= Arnold Buffum =

Arnold Buffum (December 13, 1782 – March 13, 1859) was an American Quaker abolitionist who was a member of the New England Anti-Slavery Society and the American Anti-Slavery Society. Circa 1840, he was active in promoting the Liberty Party. His children and grandchildren were also involved in social reform work.

== Biography ==
A native of Smithfield, Rhode Island, Buffum's family were Quakers. Buffum's father, William Buffum, was a member of the colonial-era Rhode Island Abolition Society. Arnold Buffum married Rebecca Gould, who was descended from Daniel Gould, a Quaker who had been given 30 lashes in Boston in 1659 for professing his faith. Arnold and Rebecca (Gould) Buffum had seven children, the most notable of whom were Elizabeth Buffum Chace, Rebecca Buffum Spring, Sarah Gould Buffum Borden (who ran an Underground Railroad station with her husband Nathaniel Briggs Borden), and Edward Buffum, a writer for the New York Herald.

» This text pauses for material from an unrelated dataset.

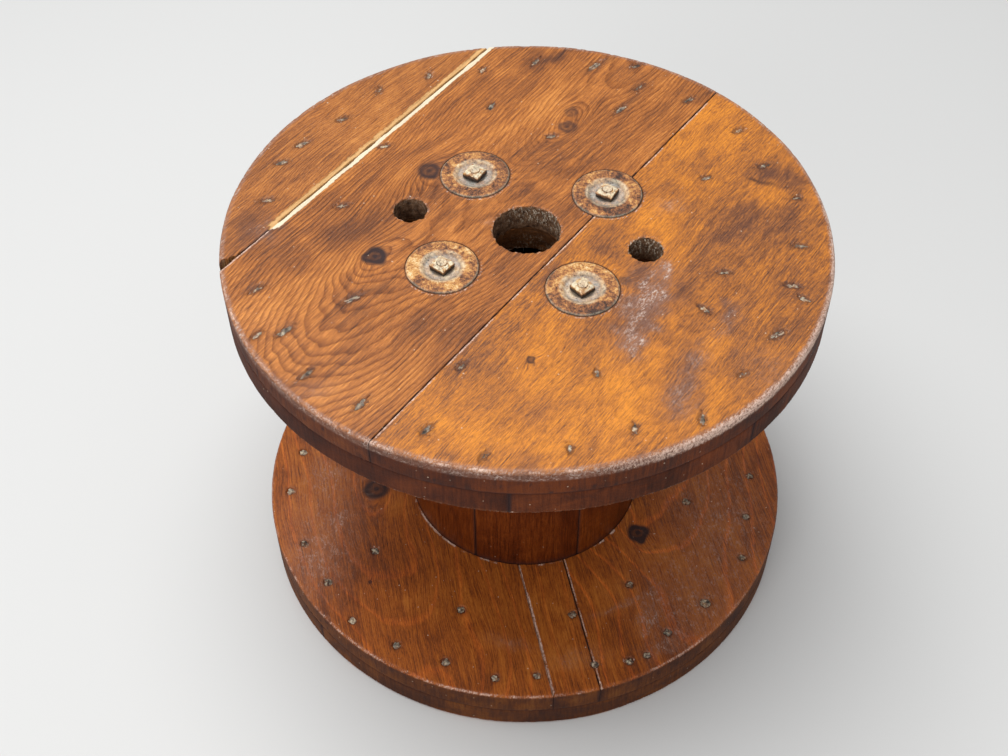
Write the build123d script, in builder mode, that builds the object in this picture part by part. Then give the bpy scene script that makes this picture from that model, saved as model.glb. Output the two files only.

Buffum worked for the New England Anti-Slavery Society with Oliver Johnson, Samuel Joseph May, and Samuel Edmund Sewall. During his Liberty Party years he became the editor of the "first abolition paper in Indiana, and between his lectures and editorials he seriously disturbed the peace of the Quaker church in Indiana." Buffum was dismissed from meetings in both New England and Indiana for his insistent and vociferous liberal activism. Later in life he promoted temperance and the Republican Party.

Buffum struggled financially and had a number of careers (in addition to professional anti-slavery lecturer) such as hat manufacturer, and sheep farmer. Buffum died in 1859 at Raritan Bay Union (near Perth Amboy, New Jersey), the utopian community cofounded by his daughter Rebecca.